Soft Power Engineering: Information and Sports Capital
Beyond hard defense and financial diversification, Sheikh Hamad realized that long-term sovereignty for a micro-state required a high global profile. Anonymous wealth is easily confiscated; highly visible wealth is far more difficult to target.
Media Sovereignty
In 1996, Sheikh Hamad financed the launch of the Al Jazeera satellite news network. By abolishing domestic press censorship and dismantling the Ministry of Information, he created a media platform that revolutionized information flow in the Middle East. Al Jazeera provided a platform for dissident voices across the region, functioning as a powerful instrument of regional influence that challenged neighboring regimes while cementing Doha as the media hub of the Arab world.
Sports Diplomacy
The bid to host the 2022 FIFA World Cup, secured in 2010, was the culmination of a multi-decade sport investment strategy. While critics focused on the immense financial cost of the infrastructure, the project served a deeper strategic purpose. Hosting the most-watched global sporting event forced international integration, built domestic infrastructure ahead of schedule, and made the defense of Qatar’s sovereignty a matter of global attention.
The Limits of Sovereignty
The strategic framework designed by Sheikh Hamad carried significant structural trade-offs. The dual-track alignment strategy created friction with neighboring states, which accused Qatar of backing destabilizing political movements. This tension eventually led to the diplomatic and economic blockade of Qatar between 2017 and 2021 by a coalition of regional powers.

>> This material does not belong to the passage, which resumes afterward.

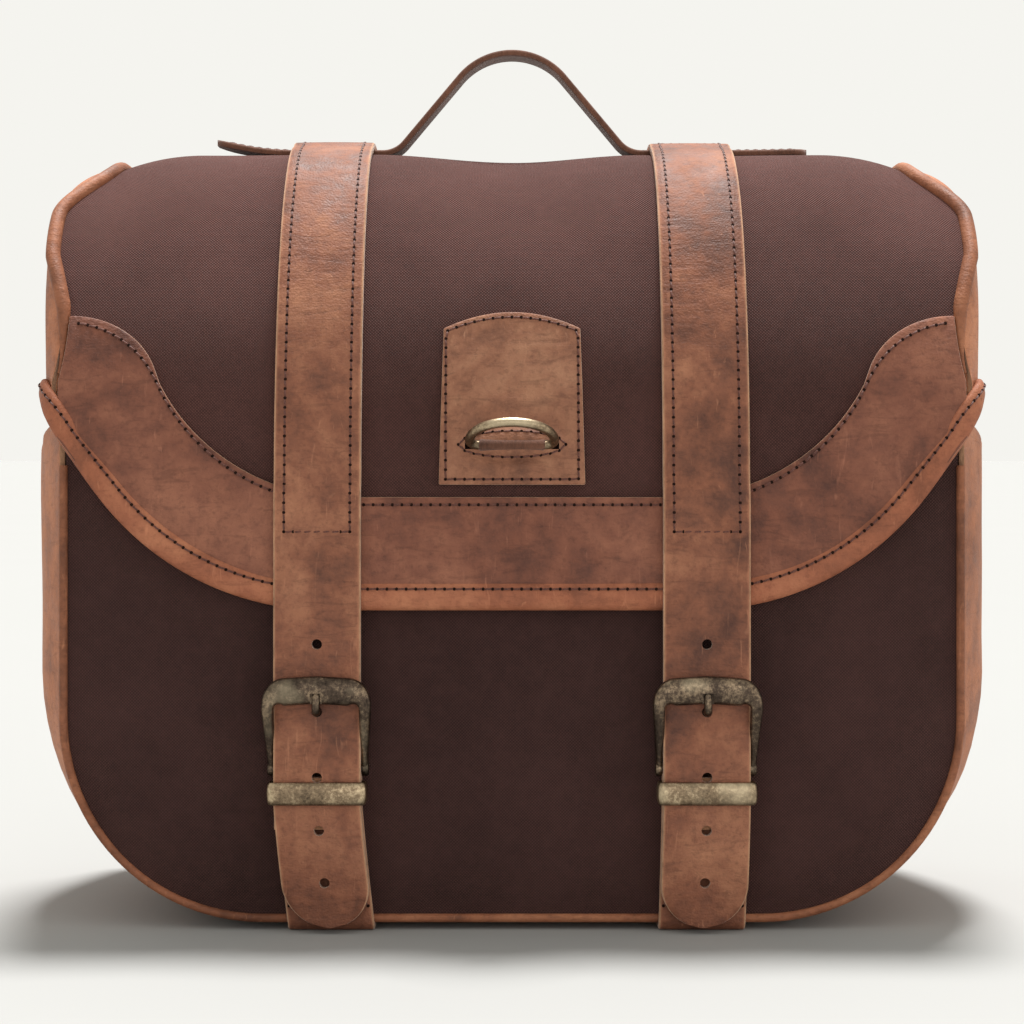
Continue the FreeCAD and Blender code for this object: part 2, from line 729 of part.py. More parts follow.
def case_parts():
    inner_y = FRONT + PANEL + GAP
    inner_back = BACK - PANEL - GAP
    parts = {
        "front_panel": front_panel(),
        "back_panel": back_panel(),
        "gusset": gusset(),
        "front_piping": seam_piping(FRONT + PIPING_R).cut(above_mouth()),
        "back_piping": seam_piping(BACK - PIPING_R),
        "front_stiffener": stiffener((inner_y, inner_y + BOARD), BOARD_LOW),
        "back_stiffener": with_eyelet_holes(
            stiffener((inner_back - BOARD, inner_back), BOARD_LOW, MOUTH_BACK_Z - 4)),
        "base_board": base_board(),
        "lining": lining(),
        "rim_binding": rim_binding(),
        "hinge_strip": hinge_strip(),
        "back_reinforcement": back_reinforcement(),
        "eyelets": eyelets(),
    }
    return parts


def lid_parts():
    zone = lid_zone(BIND)
    piping = lid_piping()
    pipings = piping.fuse(mirrored(piping))
    walls = lid_shell(0, -LID_WALL).common(zone)
    side_wall = walls.common(box((SEAM_HALF, TALL), (-TALL, TALL), (0, TALL))).cut(piping)
    return {
        "lid_panel": walls.common(between_seams()).cut(pipings),
        "lid_side_right": side_wall,
        "lid_side_left": mirrored(side_wall),
        "lid_piping_right": piping,
        "lid_piping_left": mirrored(piping),
        "lid_band": lid_band(zone).cut(pipings),
        "lid_edge_binding": lid_edge_binding(zone),
        "lid_stiffener": lid_stiffener(),
        "patch": patch(),
        "d_ring_tab": d_ring_tab(),
        "d_ring": d_ring(),
    }


def sided_parts():
    arch, end = handle_parts()
    parts = {"handle_arch": arch, "handle_end_right": end, "handle_end_left": mirrored(end)}
    makers = {
        "strap": strap,
        "strap_tail": strap_tail,
        "billet": billet,
        "base_strap": base_strap,
        "buckle_frame": buckle_frame,
        "prong": prong,
        "keeper": keeper,
    }
    for name, make in makers.items():
        for word, side in SIDES.items():
            parts[f"{name}_{word}"] = make(side)
    return parts


os.makedirs("parts", exist_ok=True)
for group in (case_parts(), lid_parts(), sided_parts()):
    for node, shape in group.items():
        export(node, shape)
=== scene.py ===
import json
import math
from bisect import bisect_right
from collections import namedtuple

import bmesh
import bpy
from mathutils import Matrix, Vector, noise


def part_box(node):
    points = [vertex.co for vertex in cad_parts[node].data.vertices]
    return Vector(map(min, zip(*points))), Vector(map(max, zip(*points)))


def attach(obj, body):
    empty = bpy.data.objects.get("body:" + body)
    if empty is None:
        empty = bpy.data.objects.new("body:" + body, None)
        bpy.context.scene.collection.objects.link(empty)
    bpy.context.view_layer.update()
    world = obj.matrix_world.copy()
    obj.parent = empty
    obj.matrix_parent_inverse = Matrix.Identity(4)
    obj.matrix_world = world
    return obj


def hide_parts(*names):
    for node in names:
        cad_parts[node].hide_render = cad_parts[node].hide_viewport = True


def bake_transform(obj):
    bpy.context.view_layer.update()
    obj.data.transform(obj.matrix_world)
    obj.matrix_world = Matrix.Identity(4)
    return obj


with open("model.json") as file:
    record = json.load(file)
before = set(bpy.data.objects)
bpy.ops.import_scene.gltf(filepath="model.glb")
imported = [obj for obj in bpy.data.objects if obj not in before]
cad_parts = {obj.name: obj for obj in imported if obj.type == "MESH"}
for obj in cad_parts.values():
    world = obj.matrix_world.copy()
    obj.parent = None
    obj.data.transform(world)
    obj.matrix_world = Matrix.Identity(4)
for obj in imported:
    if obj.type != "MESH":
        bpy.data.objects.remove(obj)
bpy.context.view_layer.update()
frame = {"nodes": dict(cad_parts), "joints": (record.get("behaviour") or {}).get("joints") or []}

# Shapes are worked out in millimetres, and a mesh is scaled to metres as it is made.
MM = 0.001
SIDES = {"left": -1, "right": 1}
SHARP = math.radians(50)               # a bend over this shows as an edge


# ---- Camera, light and floor ----

PALE = (0.913, 0.905, 0.863)           # the studio all round
OVERHEAD = 6.4
# The floor is lit by the studio and by the light overhead, and is as pale as the studio with both.
FLOOR_TONE = tuple(tone / (tone + 0.95 * OVERHEAD / math.pi) for tone in PALE)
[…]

Furthermore, the state's extreme reliance on a massive expatriate labor force to build its ambitious infrastructure projects exposed Qatar to intense international scrutiny over its labor management practices, revealing the reputational risks inherent in rapid, top-down development.
Ultimately, Sheikh Hamad's final strategic move occurred in June 2013, when he voluntarily abdicated in favor of his son, Sheikh Tamim bin Hamad Al Thani. This transition broke with the regional norm of rule-until-death and successfully transferred a highly consolidated, financially insulated state to the next generation, proving the durability of the systems he spent eighteen years constructing.